§ **RECORDS TO USE**:
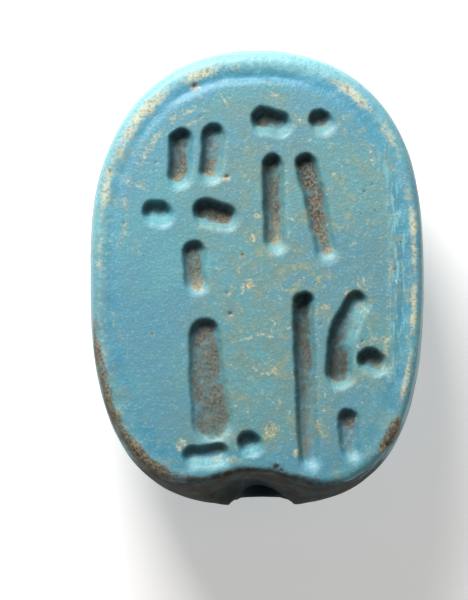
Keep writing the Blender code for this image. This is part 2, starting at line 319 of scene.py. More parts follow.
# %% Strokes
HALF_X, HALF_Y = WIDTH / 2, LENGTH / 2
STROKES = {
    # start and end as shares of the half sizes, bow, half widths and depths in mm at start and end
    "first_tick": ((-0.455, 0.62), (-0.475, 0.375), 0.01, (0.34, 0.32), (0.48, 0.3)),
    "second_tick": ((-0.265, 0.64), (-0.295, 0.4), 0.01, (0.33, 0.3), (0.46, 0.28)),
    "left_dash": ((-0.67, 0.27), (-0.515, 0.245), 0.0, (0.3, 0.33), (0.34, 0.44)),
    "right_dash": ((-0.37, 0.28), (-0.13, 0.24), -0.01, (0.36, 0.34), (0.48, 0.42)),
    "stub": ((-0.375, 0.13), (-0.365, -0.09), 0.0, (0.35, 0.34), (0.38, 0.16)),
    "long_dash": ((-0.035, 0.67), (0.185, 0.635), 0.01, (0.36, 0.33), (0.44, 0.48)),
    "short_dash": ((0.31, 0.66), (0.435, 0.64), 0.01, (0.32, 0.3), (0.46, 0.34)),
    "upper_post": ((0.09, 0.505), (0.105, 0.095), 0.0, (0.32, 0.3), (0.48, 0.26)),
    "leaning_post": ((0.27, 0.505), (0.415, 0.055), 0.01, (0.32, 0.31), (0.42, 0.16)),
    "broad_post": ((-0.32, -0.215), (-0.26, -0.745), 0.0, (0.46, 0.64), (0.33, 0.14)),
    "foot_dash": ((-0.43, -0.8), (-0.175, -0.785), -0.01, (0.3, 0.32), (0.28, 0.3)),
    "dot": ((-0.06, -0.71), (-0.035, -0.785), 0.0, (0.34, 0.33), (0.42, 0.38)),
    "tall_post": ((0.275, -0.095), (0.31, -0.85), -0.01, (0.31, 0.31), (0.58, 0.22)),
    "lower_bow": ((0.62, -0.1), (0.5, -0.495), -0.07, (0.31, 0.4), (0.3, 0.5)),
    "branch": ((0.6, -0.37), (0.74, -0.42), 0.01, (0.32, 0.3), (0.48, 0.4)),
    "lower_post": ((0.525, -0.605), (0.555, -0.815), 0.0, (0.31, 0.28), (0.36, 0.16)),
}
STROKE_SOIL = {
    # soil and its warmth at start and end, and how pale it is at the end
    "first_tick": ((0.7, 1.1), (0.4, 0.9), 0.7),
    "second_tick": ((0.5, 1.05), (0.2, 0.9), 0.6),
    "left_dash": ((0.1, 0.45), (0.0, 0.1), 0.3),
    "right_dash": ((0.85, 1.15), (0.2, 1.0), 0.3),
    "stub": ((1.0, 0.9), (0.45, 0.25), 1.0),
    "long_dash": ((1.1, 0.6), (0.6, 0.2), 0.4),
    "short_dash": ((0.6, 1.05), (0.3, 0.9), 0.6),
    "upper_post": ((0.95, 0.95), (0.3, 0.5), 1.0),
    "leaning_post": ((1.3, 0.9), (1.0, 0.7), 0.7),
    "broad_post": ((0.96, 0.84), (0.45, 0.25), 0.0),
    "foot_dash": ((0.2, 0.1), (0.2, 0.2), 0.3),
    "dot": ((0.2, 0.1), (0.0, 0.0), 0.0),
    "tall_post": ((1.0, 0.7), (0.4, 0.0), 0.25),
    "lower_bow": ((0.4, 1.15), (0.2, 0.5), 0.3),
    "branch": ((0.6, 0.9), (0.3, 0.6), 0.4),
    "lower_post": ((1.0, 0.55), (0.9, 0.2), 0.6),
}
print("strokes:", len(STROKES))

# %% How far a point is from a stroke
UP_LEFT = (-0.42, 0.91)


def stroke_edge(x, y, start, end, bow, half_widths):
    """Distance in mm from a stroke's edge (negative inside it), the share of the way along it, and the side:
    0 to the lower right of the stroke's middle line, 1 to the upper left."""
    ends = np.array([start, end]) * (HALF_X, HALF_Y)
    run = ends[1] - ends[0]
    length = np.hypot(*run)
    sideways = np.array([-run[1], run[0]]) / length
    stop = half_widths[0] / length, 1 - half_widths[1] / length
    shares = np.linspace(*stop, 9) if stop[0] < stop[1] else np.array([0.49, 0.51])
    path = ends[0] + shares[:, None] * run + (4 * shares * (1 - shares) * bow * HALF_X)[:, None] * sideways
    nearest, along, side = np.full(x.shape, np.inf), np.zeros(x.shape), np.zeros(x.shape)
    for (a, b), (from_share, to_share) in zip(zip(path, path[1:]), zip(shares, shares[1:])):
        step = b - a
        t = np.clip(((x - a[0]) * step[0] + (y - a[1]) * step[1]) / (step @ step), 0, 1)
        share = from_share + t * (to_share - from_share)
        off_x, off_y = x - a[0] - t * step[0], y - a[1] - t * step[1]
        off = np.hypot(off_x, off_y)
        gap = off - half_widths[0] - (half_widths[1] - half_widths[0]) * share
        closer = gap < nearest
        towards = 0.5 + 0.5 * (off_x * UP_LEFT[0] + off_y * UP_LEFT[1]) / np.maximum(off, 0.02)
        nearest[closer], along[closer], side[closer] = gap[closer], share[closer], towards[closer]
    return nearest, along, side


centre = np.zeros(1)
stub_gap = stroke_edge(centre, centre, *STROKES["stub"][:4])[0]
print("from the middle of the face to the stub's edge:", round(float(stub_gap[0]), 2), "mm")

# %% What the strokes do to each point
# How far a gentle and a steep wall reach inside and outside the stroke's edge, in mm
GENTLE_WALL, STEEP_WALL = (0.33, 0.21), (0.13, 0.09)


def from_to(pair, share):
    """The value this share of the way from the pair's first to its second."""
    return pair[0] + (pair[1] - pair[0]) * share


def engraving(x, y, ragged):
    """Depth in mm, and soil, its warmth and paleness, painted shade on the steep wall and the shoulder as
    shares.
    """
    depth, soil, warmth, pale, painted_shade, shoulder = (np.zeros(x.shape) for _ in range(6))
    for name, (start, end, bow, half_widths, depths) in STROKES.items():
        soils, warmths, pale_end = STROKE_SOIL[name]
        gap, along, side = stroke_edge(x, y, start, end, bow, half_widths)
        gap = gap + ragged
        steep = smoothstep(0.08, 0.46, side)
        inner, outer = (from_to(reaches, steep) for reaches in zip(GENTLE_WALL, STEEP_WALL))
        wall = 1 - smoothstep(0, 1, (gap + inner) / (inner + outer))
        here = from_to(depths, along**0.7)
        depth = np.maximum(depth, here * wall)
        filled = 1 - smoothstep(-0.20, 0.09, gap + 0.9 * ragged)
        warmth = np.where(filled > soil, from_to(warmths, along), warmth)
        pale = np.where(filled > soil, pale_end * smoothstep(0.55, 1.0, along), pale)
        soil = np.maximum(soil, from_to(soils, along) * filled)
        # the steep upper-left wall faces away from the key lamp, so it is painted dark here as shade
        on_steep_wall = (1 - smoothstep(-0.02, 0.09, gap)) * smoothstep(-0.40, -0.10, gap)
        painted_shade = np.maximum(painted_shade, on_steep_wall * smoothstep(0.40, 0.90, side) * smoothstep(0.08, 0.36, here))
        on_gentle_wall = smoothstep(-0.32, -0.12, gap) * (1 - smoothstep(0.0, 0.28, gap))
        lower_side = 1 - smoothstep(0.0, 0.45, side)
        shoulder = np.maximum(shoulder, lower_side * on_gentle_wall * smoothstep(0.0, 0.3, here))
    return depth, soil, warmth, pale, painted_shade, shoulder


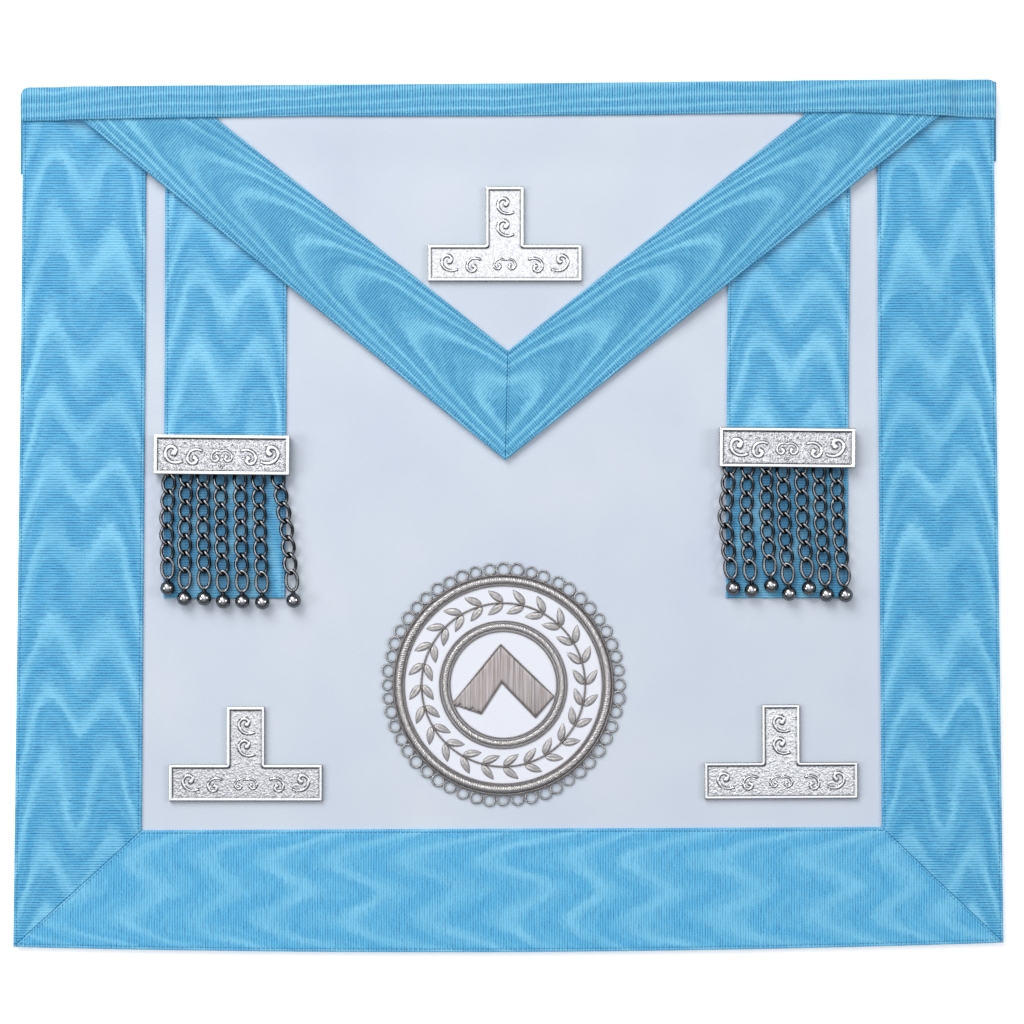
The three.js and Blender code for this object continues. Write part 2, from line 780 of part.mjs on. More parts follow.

§ **WHAT THIS TASK INVOLVES**: Copy the records above exactly as they appear.

§ **TASK RESULT**:
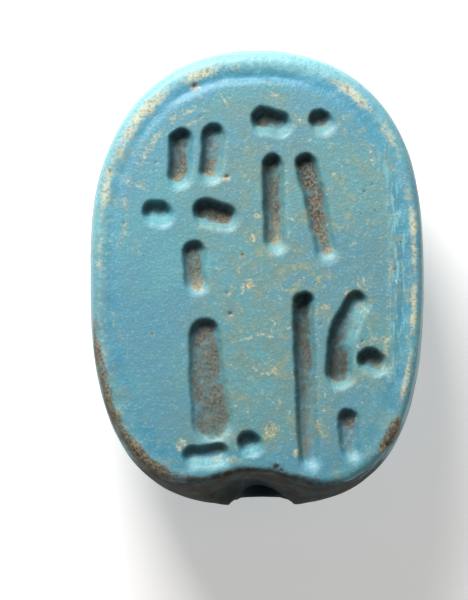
Keep writing the Blender code for this image. This is part 2, starting at line 319 of scene.py. More parts follow.
# %% Strokes
HALF_X, HALF_Y = WIDTH / 2, LENGTH / 2
STROKES = {
    # start and end as shares of the half sizes, bow, half widths and depths in mm at start and end
    "first_tick": ((-0.455, 0.62), (-0.475, 0.375), 0.01, (0.34, 0.32), (0.48, 0.3)),
    "second_tick": ((-0.265, 0.64), (-0.295, 0.4), 0.01, (0.33, 0.3), (0.46, 0.28)),
    "left_dash": ((-0.67, 0.27), (-0.515, 0.245), 0.0, (0.3, 0.33), (0.34, 0.44)),
    "right_dash": ((-0.37, 0.28), (-0.13, 0.24), -0.01, (0.36, 0.34), (0.48, 0.42)),
    "stub": ((-0.375, 0.13), (-0.365, -0.09), 0.0, (0.35, 0.34), (0.38, 0.16)),
    "long_dash": ((-0.035, 0.67), (0.185, 0.635), 0.01, (0.36, 0.33), (0.44, 0.48)),
    "short_dash": ((0.31, 0.66), (0.435, 0.64), 0.01, (0.32, 0.3), (0.46, 0.34)),
    "upper_post": ((0.09, 0.505), (0.105, 0.095), 0.0, (0.32, 0.3), (0.48, 0.26)),
    "leaning_post": ((0.27, 0.505), (0.415, 0.055), 0.01, (0.32, 0.31), (0.42, 0.16)),
    "broad_post": ((-0.32, -0.215), (-0.26, -0.745), 0.0, (0.46, 0.64), (0.33, 0.14)),
    "foot_dash": ((-0.43, -0.8), (-0.175, -0.785), -0.01, (0.3, 0.32), (0.28, 0.3)),
    "dot": ((-0.06, -0.71), (-0.035, -0.785), 0.0, (0.34, 0.33), (0.42, 0.38)),
    "tall_post": ((0.275, -0.095), (0.31, -0.85), -0.01, (0.31, 0.31), (0.58, 0.22)),
    "lower_bow": ((0.62, -0.1), (0.5, -0.495), -0.07, (0.31, 0.4), (0.3, 0.5)),
    "branch": ((0.6, -0.37), (0.74, -0.42), 0.01, (0.32, 0.3), (0.48, 0.4)),
    "lower_post": ((0.525, -0.605), (0.555, -0.815), 0.0, (0.31, 0.28), (0.36, 0.16)),
}
STROKE_SOIL = {
    # soil and its warmth at start and end, and how pale it is at the end
    "first_tick": ((0.7, 1.1), (0.4, 0.9), 0.7),
    "second_tick": ((0.5, 1.05), (0.2, 0.9), 0.6),
    "left_dash": ((0.1, 0.45), (0.0, 0.1), 0.3),
    "right_dash": ((0.85, 1.15), (0.2, 1.0), 0.3),
    "stub": ((1.0, 0.9), (0.45, 0.25), 1.0),
    "long_dash": ((1.1, 0.6), (0.6, 0.2), 0.4),
    "short_dash": ((0.6, 1.05), (0.3, 0.9), 0.6),
    "upper_post": ((0.95, 0.95), (0.3, 0.5), 1.0),
    "leaning_post": ((1.3, 0.9), (1.0, 0.7), 0.7),
    "broad_post": ((0.96, 0.84), (0.45, 0.25), 0.0),
    "foot_dash": ((0.2, 0.1), (0.2, 0.2), 0.3),
    "dot": ((0.2, 0.1), (0.0, 0.0), 0.0),
    "tall_post": ((1.0, 0.7), (0.4, 0.0), 0.25),
    "lower_bow": ((0.4, 1.15), (0.2, 0.5), 0.3),
    "branch": ((0.6, 0.9), (0.3, 0.6), 0.4),
    "lower_post": ((1.0, 0.55), (0.9, 0.2), 0.6),
}
print("strokes:", len(STROKES))

# %% How far a point is from a stroke
UP_LEFT = (-0.42, 0.91)


def stroke_edge(x, y, start, end, bow, half_widths):
    """Distance in mm from a stroke's edge (negative inside it), the share of the way along it, and the side:
    0 to the lower right of the stroke's middle line, 1 to the upper left."""
    ends = np.array([start, end]) * (HALF_X, HALF_Y)
    run = ends[1] - ends[0]
    length = np.hypot(*run)
    sideways = np.array([-run[1], run[0]]) / length
    stop = half_widths[0] / length, 1 - half_widths[1] / length
    shares = np.linspace(*stop, 9) if stop[0] < stop[1] else np.array([0.49, 0.51])
    path = ends[0] + shares[:, None] * run + (4 * shares * (1 - shares) * bow * HALF_X)[:, None] * sideways
    nearest, along, side = np.full(x.shape, np.inf), np.zeros(x.shape), np.zeros(x.shape)
    for (a, b), (from_share, to_share) in zip(zip(path, path[1:]), zip(shares, shares[1:])):
        step = b - a
        t = np.clip(((x - a[0]) * step[0] + (y - a[1]) * step[1]) / (step @ step), 0, 1)
        share = from_share + t * (to_share - from_share)
        off_x, off_y = x - a[0] - t * step[0], y - a[1] - t * step[1]
        off = np.hypot(off_x, off_y)
        gap = off - half_widths[0] - (half_widths[1] - half_widths[0]) * share
        closer = gap < nearest
        towards = 0.5 + 0.5 * (off_x * UP_LEFT[0] + off_y * UP_LEFT[1]) / np.maximum(off, 0.02)
        nearest[closer], along[closer], side[closer] = gap[closer], share[closer], towards[closer]
    return nearest, along, side


centre = np.zeros(1)
stub_gap = stroke_edge(centre, centre, *STROKES["stub"][:4])[0]
print("from the middle of the face to the stub's edge:", round(float(stub_gap[0]), 2), "mm")

# %% What the strokes do to each point
# How far a gentle and a steep wall reach inside and outside the stroke's edge, in mm
GENTLE_WALL, STEEP_WALL = (0.33, 0.21), (0.13, 0.09)


def from_to(pair, share):
    """The value this share of the way from the pair's first to its second."""
    return pair[0] + (pair[1] - pair[0]) * share


def engraving(x, y, ragged):
    """Depth in mm, and soil, its warmth and paleness, painted shade on the steep wall and the shoulder as
    shares.
    """
    depth, soil, warmth, pale, painted_shade, shoulder = (np.zeros(x.shape) for _ in range(6))
    for name, (start, end, bow, half_widths, depths) in STROKES.items():
        soils, warmths, pale_end = STROKE_SOIL[name]
        gap, along, side = stroke_edge(x, y, start, end, bow, half_widths)
        gap = gap + ragged
        steep = smoothstep(0.08, 0.46, side)
        inner, outer = (from_to(reaches, steep) for reaches in zip(GENTLE_WALL, STEEP_WALL))
        wall = 1 - smoothstep(0, 1, (gap + inner) / (inner + outer))
        here = from_to(depths, along**0.7)
        depth = np.maximum(depth, here * wall)
        filled = 1 - smoothstep(-0.20, 0.09, gap + 0.9 * ragged)
        warmth = np.where(filled > soil, from_to(warmths, along), warmth)
        pale = np.where(filled > soil, pale_end * smoothstep(0.55, 1.0, along), pale)
        soil = np.maximum(soil, from_to(soils, along) * filled)
        # the steep upper-left wall faces away from the key lamp, so it is painted dark here as shade
        on_steep_wall = (1 - smoothstep(-0.02, 0.09, gap)) * smoothstep(-0.40, -0.10, gap)
        painted_shade = np.maximum(painted_shade, on_steep_wall * smoothstep(0.40, 0.90, side) * smoothstep(0.08, 0.36, here))
        on_gentle_wall = smoothstep(-0.32, -0.12, gap) * (1 - smoothstep(0.0, 0.28, gap))
        lower_side = 1 - smoothstep(0.0, 0.45, side)
        shoulder = np.maximum(shoulder, lower_side * on_gentle_wall * smoothstep(0.0, 0.3, here))
    return depth, soil, warmth, pale, painted_shade, shoulder


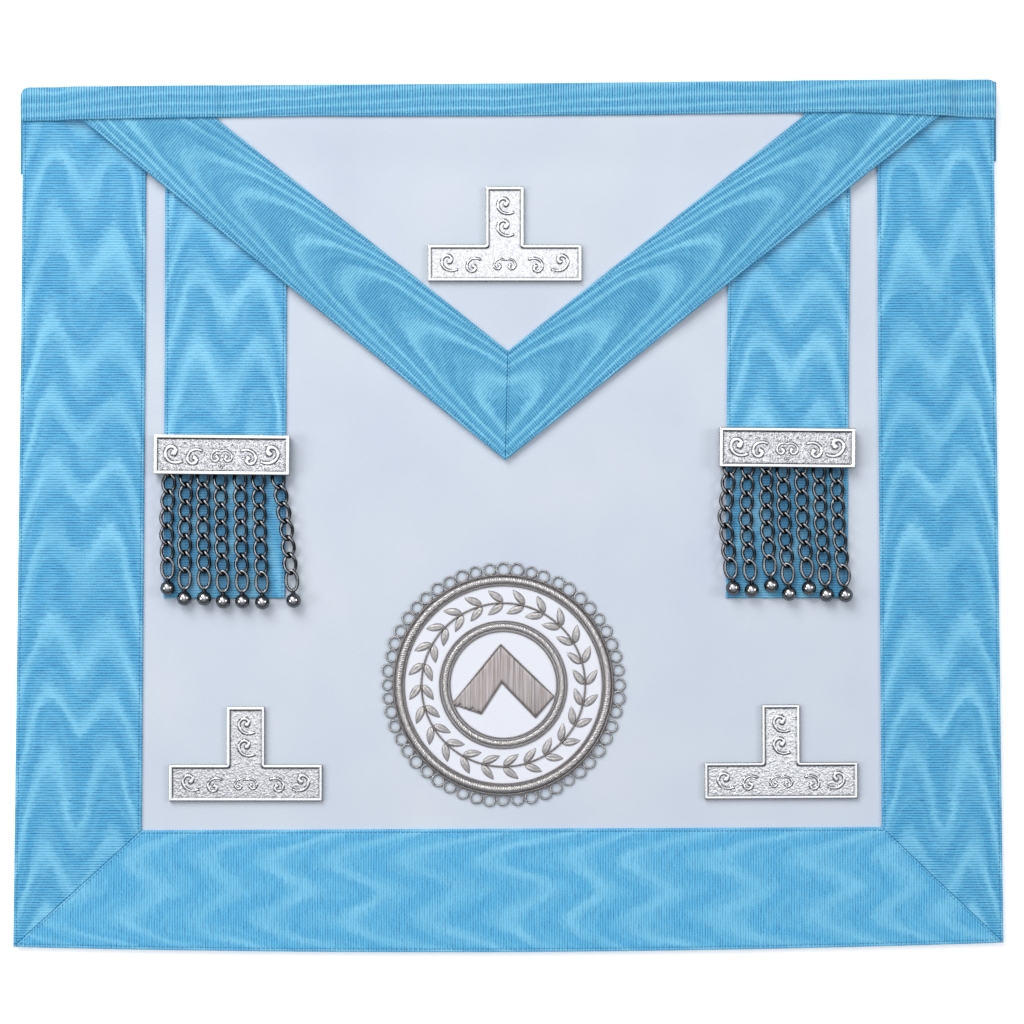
The three.js and Blender code for this object continues. Write part 2, from line 780 of part.mjs on. More parts follow.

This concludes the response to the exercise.